> [Your instructions] Return the number of lines holding "bodies", with nothing added.

= = = =

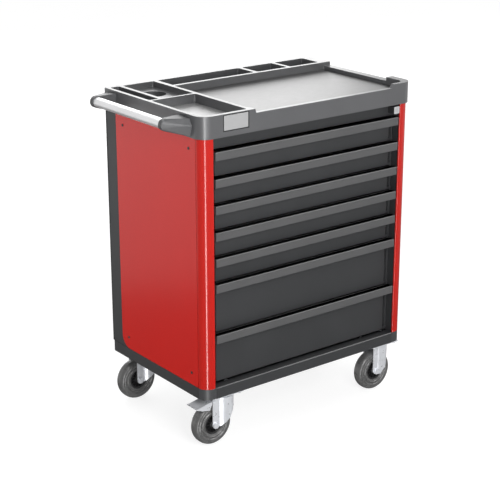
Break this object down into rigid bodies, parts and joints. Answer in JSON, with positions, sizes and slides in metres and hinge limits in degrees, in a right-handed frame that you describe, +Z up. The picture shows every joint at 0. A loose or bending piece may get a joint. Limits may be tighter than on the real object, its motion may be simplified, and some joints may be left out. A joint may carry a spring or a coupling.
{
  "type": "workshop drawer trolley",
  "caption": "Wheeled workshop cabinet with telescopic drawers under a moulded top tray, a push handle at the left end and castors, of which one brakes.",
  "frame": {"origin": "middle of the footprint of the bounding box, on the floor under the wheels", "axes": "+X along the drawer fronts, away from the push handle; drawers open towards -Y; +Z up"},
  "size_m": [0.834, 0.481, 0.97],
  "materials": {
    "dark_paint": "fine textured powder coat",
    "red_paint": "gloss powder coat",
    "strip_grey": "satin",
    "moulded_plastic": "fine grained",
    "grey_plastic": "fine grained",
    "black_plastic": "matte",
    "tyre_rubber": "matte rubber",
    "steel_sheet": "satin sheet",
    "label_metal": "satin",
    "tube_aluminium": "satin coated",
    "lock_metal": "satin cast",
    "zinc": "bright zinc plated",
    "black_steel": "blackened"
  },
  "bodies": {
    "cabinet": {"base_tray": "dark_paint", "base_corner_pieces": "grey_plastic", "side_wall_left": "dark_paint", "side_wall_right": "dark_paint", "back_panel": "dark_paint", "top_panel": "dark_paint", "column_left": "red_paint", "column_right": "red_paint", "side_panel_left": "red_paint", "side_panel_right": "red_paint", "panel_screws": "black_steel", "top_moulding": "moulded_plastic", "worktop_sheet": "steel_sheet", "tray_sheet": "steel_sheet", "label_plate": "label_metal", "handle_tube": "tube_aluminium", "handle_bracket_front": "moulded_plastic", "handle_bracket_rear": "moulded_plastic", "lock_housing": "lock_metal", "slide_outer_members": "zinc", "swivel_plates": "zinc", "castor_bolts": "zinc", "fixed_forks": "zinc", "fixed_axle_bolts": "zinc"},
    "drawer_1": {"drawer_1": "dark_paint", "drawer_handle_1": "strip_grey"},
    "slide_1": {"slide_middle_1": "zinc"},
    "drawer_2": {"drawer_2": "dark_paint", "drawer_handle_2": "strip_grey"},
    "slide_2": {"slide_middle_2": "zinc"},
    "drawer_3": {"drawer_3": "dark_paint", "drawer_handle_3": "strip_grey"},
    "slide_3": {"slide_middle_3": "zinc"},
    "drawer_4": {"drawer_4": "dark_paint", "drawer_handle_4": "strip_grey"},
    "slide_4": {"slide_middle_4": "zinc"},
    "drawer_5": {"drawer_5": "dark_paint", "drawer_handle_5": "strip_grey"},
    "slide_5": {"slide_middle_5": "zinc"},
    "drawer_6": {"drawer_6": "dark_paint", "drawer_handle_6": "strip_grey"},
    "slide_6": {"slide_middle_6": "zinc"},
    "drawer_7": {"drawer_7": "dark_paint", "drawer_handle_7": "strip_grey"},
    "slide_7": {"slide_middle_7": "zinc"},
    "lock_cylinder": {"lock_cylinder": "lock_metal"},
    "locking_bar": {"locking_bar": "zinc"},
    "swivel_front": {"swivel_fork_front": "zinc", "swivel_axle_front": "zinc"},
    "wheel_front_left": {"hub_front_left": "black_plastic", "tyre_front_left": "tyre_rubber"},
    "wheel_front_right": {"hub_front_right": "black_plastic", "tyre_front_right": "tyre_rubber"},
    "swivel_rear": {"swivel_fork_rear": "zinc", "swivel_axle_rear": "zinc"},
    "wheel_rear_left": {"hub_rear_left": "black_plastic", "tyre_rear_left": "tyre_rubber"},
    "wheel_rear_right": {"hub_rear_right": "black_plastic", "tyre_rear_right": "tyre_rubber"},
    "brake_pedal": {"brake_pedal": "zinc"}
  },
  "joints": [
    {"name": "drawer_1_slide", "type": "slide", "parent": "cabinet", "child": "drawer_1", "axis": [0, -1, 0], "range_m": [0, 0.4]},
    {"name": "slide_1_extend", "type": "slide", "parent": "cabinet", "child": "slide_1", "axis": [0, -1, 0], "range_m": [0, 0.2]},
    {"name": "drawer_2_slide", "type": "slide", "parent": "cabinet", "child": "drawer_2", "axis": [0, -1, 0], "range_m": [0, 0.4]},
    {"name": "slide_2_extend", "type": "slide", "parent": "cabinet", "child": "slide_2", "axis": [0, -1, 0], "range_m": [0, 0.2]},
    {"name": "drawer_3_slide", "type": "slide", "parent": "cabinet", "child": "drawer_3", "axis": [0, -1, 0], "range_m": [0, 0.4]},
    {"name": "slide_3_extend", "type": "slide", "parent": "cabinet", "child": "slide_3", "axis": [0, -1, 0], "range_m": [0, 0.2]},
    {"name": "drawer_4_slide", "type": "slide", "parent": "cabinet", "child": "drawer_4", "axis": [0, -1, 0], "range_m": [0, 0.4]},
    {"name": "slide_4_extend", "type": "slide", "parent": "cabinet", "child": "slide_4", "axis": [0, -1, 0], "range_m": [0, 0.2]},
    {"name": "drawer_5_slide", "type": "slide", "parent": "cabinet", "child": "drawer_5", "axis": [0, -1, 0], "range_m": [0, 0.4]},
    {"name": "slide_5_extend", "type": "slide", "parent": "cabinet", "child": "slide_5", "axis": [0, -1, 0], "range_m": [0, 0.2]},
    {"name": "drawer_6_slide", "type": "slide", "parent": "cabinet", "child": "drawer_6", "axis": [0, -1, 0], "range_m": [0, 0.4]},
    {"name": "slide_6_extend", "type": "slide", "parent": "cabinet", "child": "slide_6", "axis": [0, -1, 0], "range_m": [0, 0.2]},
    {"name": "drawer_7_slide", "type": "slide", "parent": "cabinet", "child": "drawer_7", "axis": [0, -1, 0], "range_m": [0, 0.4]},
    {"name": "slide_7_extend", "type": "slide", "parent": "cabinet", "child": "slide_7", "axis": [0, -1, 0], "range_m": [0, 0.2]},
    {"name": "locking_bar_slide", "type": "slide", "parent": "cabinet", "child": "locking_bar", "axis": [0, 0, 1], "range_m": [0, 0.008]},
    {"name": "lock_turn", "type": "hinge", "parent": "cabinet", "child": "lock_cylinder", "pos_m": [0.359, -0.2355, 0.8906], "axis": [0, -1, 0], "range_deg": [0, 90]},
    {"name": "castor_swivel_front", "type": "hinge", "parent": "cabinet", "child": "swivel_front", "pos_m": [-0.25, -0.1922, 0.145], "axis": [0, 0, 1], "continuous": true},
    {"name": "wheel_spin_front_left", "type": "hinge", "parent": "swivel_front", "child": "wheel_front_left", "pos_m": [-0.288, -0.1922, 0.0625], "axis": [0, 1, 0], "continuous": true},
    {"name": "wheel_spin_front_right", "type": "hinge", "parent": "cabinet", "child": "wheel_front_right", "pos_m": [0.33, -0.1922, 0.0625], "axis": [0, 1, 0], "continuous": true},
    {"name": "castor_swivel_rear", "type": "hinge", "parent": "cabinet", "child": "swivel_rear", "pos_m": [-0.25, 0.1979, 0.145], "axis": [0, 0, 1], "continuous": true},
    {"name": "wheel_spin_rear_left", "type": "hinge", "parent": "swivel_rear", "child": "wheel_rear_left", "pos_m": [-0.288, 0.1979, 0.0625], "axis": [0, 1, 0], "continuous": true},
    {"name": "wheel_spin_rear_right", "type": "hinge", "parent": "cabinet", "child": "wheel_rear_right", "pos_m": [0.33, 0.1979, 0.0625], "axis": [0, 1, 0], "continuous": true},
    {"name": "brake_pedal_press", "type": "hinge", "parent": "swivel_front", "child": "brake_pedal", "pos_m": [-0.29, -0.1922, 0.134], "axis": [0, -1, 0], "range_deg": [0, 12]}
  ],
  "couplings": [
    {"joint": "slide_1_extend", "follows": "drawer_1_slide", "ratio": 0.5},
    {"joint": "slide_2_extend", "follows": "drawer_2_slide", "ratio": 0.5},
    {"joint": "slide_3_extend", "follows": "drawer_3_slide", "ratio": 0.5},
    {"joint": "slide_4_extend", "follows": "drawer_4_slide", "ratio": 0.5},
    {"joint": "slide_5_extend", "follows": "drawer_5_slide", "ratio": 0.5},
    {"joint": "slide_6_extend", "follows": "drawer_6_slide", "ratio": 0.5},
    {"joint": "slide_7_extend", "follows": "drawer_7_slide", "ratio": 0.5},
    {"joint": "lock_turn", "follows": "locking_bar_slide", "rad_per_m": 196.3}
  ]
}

= = = =

> [Written answer] 2